— Start —

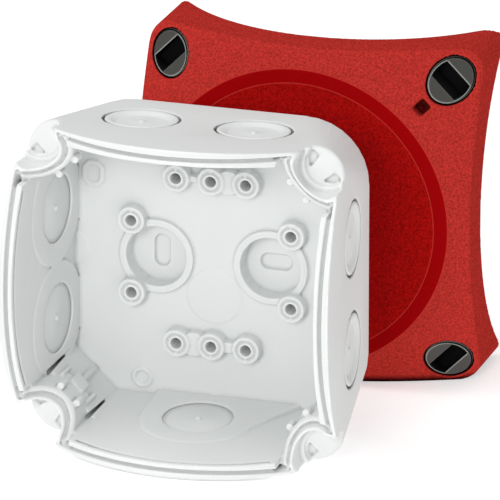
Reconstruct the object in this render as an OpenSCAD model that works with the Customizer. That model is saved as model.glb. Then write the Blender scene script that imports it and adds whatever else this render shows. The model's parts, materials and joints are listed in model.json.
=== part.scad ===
// Square surface-mounted cable junction box with a lift-off lid.
// The base stands on its bottom wall and opens towards -Y. The lid stands behind it.
// The origin is the centre of the base's back face, +Z up and +Y into the wall.

/* [Base] */
// Outer half width of the base at the wall face
base_half_back = 45.3; // [44:0.1:46]
// Outer half width of the base at its front rim
base_half_front = 50.2; // [49.5:0.1:50.5]
// Depth from the wall face to the front of the rim, at mid side
rim_depth = 56.5; // [54:0.5:58]
// Radius of the arch that the rim follows along each side
arch_r = 60; // [58:1:64]
// Inner half width at the floor
floor_half = 43.2; // [42.8:0.1:43.4]
// Inner half width at the rim
rim_half_inner = 45.7; // [45.4:0.1:46]
// Corner radius at the wall face
corner_r_back = 19; // [16:1:20]
// Corner radius that the corner tapers to at the front rim
corner_r_front = 1.5; // [1:0.5:3]
// Height of the floor above the wall face
floor_y = 6.9; // [6.5:0.1:7.5]
// Thickness of the floor plate
floor_t = 2.4; // [2:0.1:3]

/* [Device bosses] */
// Height of the boss tops above the wall face
boss_y = 10.8; // [10:0.1:11.5]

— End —

▸ **EXERCISE DESCRIPTION**: Write out each line of the data above again, exactly as given.

▸ **OUTPUT BELOW**:
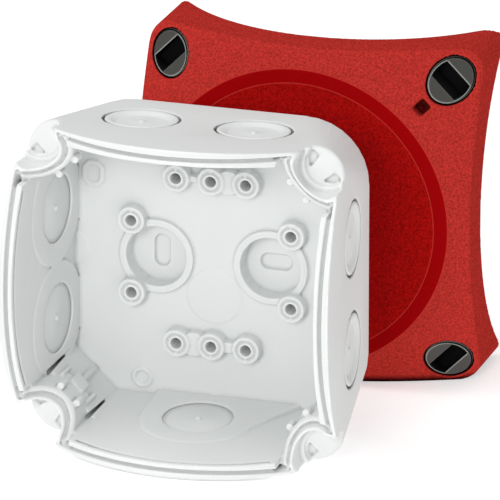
Reconstruct the object in this render as an OpenSCAD model that works with the Customizer. That model is saved as model.glb. Then write the Blender scene script that imports it and adds whatever else this render shows. The model's parts, materials and joints are listed in model.json.
=== part.scad ===
// Square surface-mounted cable junction box with a lift-off lid.
// The base stands on its bottom wall and opens towards -Y. The lid stands behind it.
// The origin is the centre of the base's back face, +Z up and +Y into the wall.

/* [Base] */
// Outer half width of the base at the wall face
base_half_back = 45.3; // [44:0.1:46]
// Outer half width of the base at its front rim
base_half_front = 50.2; // [49.5:0.1:50.5]
// Depth from the wall face to the front of the rim, at mid side
rim_depth = 56.5; // [54:0.5:58]
// Radius of the arch that the rim follows along each side
arch_r = 60; // [58:1:64]
// Inner half width at the floor
floor_half = 43.2; // [42.8:0.1:43.4]
// Inner half width at the rim
rim_half_inner = 45.7; // [45.4:0.1:46]
// Corner radius at the wall face
corner_r_back = 19; // [16:1:20]
// Corner radius that the corner tapers to at the front rim
corner_r_front = 1.5; // [1:0.5:3]
// Height of the floor above the wall face
floor_y = 6.9; // [6.5:0.1:7.5]
// Thickness of the floor plate
floor_t = 2.4; // [2:0.1:3]

/* [Device bosses] */
// Height of the boss tops above the wall face
boss_y = 10.8; // [10:0.1:11.5]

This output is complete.